The attack surface begins with your training data. Compromised or poisoned training data can fundamentally corrupt your model’s behavior, creating backdoors or biases that persist into production. Data poisoning attacks involve injecting malicious examples into training datasets, subtly manipulating the model’s decision boundaries to produce desired outcomes when specific triggers are present.

Beyond data, your model artifacts themselves represent sensitive intellectual property. A trained model encodes valuable insights derived from potentially millions of dollars in research and data collection. Model extraction attacks allow adversaries to steal your model’s functionality by querying it repeatedly and training a substitute model that mimics its behavior. Similarly, model inversion attacks can reconstruct training data from model outputs, potentially exposing private information the model was trained on.

The inference stage introduces additional risks. Adversarial examples—inputs crafted specifically to fool ML models—can cause production systems to make catastrophic errors. A self-driving car might misclassify a stop sign, or a fraud detection system might fail to flag suspicious transactions. These attacks exploit the mathematical properties of neural networks and can be remarkably effective even with minimal knowledge of the target model.

ML Pipeline Attack Vectors

🗃️

Data Poisoning

Malicious training data corrupts model behavior

🎯

Model Extraction

Adversaries steal model functionality through queries

Adversarial Attacks

Crafted inputs fool models into wrong predictions

🔓

Model Inversion

Training data reconstructed from model outputs

Securing Data Throughout the Pipeline

Data security forms the foundation of pipeline protection. Every interaction with data—from collection through training and inference—must be carefully controlled and monitored.

Implement end-to-end encryption for data at rest and in transit. Training datasets should be encrypted using strong cryptographic algorithms, with keys managed through dedicated key management services. This prevents unauthorized access even if storage systems are compromised. During data transfer between pipeline components, use TLS 1.3 or higher to protect against man-in-the-middle attacks.

Establish robust access controls using the principle of least privilege. Not everyone on your team needs access to production training data. Implement role-based access control (RBAC) that grants permissions based on job functions, and regularly audit access logs to detect anomalous behavior. Consider using attribute-based access control (ABAC) for more granular permissions that account for data sensitivity levels, user attributes, and environmental conditions.

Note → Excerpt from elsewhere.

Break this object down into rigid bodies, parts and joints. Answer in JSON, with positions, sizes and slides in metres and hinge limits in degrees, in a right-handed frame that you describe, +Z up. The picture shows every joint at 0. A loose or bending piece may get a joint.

Deploy data validation and sanitization at pipeline entry points. Before data enters your training pipeline, validate its schema, check for outliers, and scan for potential poisoning attempts. Statistical anomaly detection can identify unusual patterns in incoming data that might indicate tampering. Implement data lineage tracking to maintain a complete audit trail showing how data flows through your system, making it easier to trace issues back to their source.

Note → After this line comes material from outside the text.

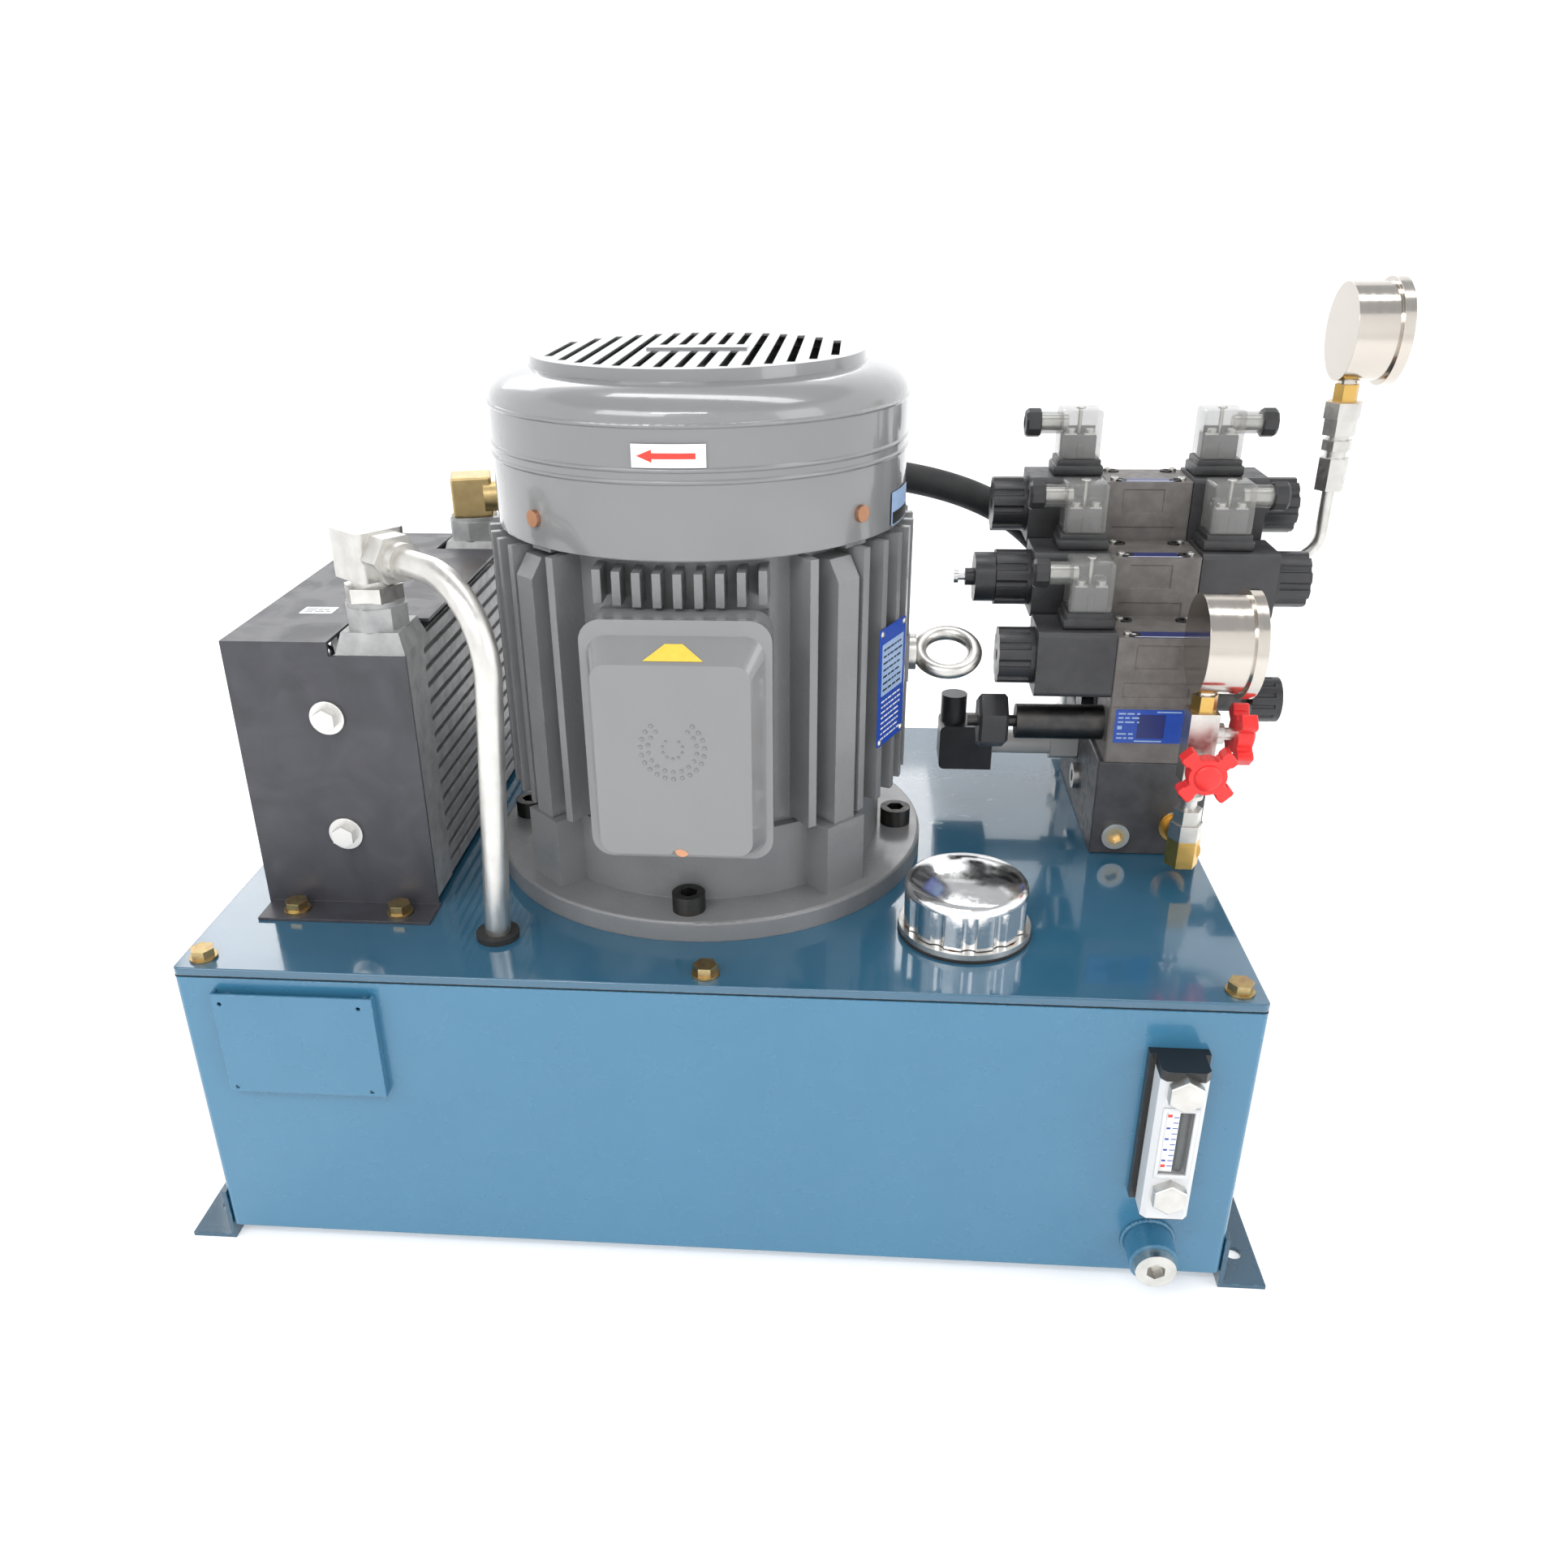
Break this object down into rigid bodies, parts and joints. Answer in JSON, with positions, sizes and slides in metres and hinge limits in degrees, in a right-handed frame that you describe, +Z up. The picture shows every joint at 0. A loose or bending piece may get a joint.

Use differential privacy techniques when working with sensitive personal information. Differential privacy adds carefully calibrated noise to training data or model outputs, providing mathematical guarantees that individual data points cannot be reverse-engineered from the model. This is particularly important for healthcare, financial, and other regulated industries where privacy requirements are stringent.

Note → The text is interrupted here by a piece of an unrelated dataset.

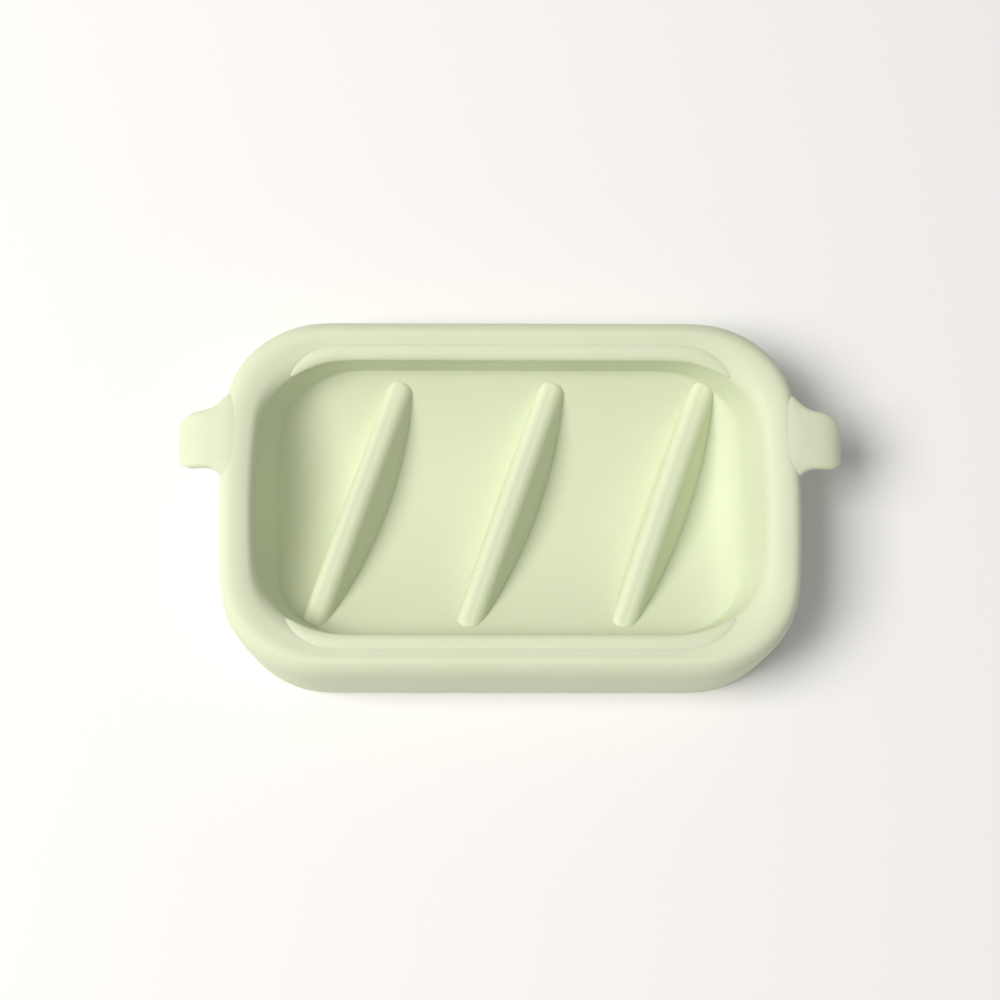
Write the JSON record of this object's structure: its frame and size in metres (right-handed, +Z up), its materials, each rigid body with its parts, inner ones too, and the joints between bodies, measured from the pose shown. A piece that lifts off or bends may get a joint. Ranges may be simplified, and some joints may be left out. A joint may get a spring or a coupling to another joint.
{
  "type": "silicone soap mould",
  "caption": "Soft silicone soap mould with a half-pipe cavity, slanted ribs that press draining grooves into the bar, a rolled rim and pull tabs.",
  "frame": {"origin": "on the surface that the mould stands on, under the middle of the tray", "axes": "+X along the tray, +Y to the long side that the pull tabs are nearer to, +Z up out of the cavity"},
  "size_m": [0.147, 0.0842, 0.024],
  "materials": {
    "silicone": "matte moulded silicone, sage green"
  },
  "bodies": {
    "tray": {"trough_floor": "silicone", "left_end_wall": "silicone", "right_end_wall": "silicone", "skirt": "silicone", "rim_band": "silicone", "back_bead": "silicone", "front_bead": "silicone", "left_rib": "silicone", "middle_rib": "silicone", "right_rib": "silicone"},
    "left_tab": {"left_tab": "silicone"},
    "right_tab": {"right_tab": "silicone"}
  },
  "joints": [
    {"name": "left_tab_bend", "type": "hinge", "parent": "tray", "child": "left_tab", "pos_m": [-0.0652, 0.0127, 0.0214], "axis": [0, 1, 0], "range_deg": [-35, 60], "stiffness_Nm_per_rad": 0.007},
    {"name": "right_tab_bend", "type": "hinge", "parent": "tray", "child": "right_tab", "pos_m": [0.0652, 0.0127, 0.0214], "axis": [0, -1, 0], "range_deg": [-35, 60], "stiffness_Nm_per_rad": 0.007}
  ]
}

Consider implementing federated learning for scenarios where data cannot leave its source location. This approach trains models across decentralized devices or servers holding local data samples, without exchanging the data itself. Only model updates are shared, reducing the risk of data exposure while still enabling collaborative learning.

Protecting Model Integrity and Intellectual Property

Your trained models represent significant competitive advantages and must be protected as valuable assets throughout their lifecycle.

Secure your model storage and versioning systems with the same rigor as production databases. Model registries should require authentication, implement access logging, and maintain immutable versioning history. Each model version should be cryptographically signed to ensure authenticity and detect tampering. Use content-addressable storage where model identifiers are derived from cryptographic hashes of their contents, making unauthorized modifications immediately detectable.

Implement model watermarking to prove ownership and detect unauthorized use. Watermarking embeds unique identifiers into model weights or decision boundaries without significantly affecting performance. If your model is stolen, watermarks provide evidence of intellectual property theft. Some watermarking techniques can survive model fine-tuning attempts, offering protection even when adversaries try to disguise stolen models.

Deploy adversarial robustness defenses to protect against inference-time attacks. Adversarial training incorporates adversarial examples into the training process, teaching models to correctly classify both normal and perturbed inputs. Input preprocessing techniques can detect and filter adversarial perturbations before they reach your model. Consider ensemble methods that combine multiple models with different architectures, making it harder for attackers to craft examples that fool all models simultaneously.

Monitor model behavior continuously in production. Establish baseline performance metrics and alert on statistically significant deviations that might indicate attacks or data drift. Track prediction confidence distributions, input feature distributions, and error patterns. Sudden changes in these metrics can signal adversarial activity, data poisoning effects finally manifesting, or legitimate environmental changes requiring model updates.

Implement rate limiting and request throttling on model serving endpoints. This prevents model extraction attacks that rely on making thousands of queries to reverse-engineer your model. Use techniques like query perturbation that add random noise to outputs, making extraction more difficult while maintaining acceptable accuracy for legitimate users.

Infrastructure and Deployment Security

The infrastructure running your ML pipeline requires hardening against both general cybersecurity threats and ML-specific attacks.

Containerize your pipeline components using technologies like Docker and orchestrate them with Kubernetes. Containers provide isolation between components, limiting the blast radius if one component is compromised. Scan container images for vulnerabilities before deployment, and use minimal base images that reduce the attack surface. Implement pod security policies that restrict container capabilities, prevent privilege escalation, and enforce read-only root filesystems where possible.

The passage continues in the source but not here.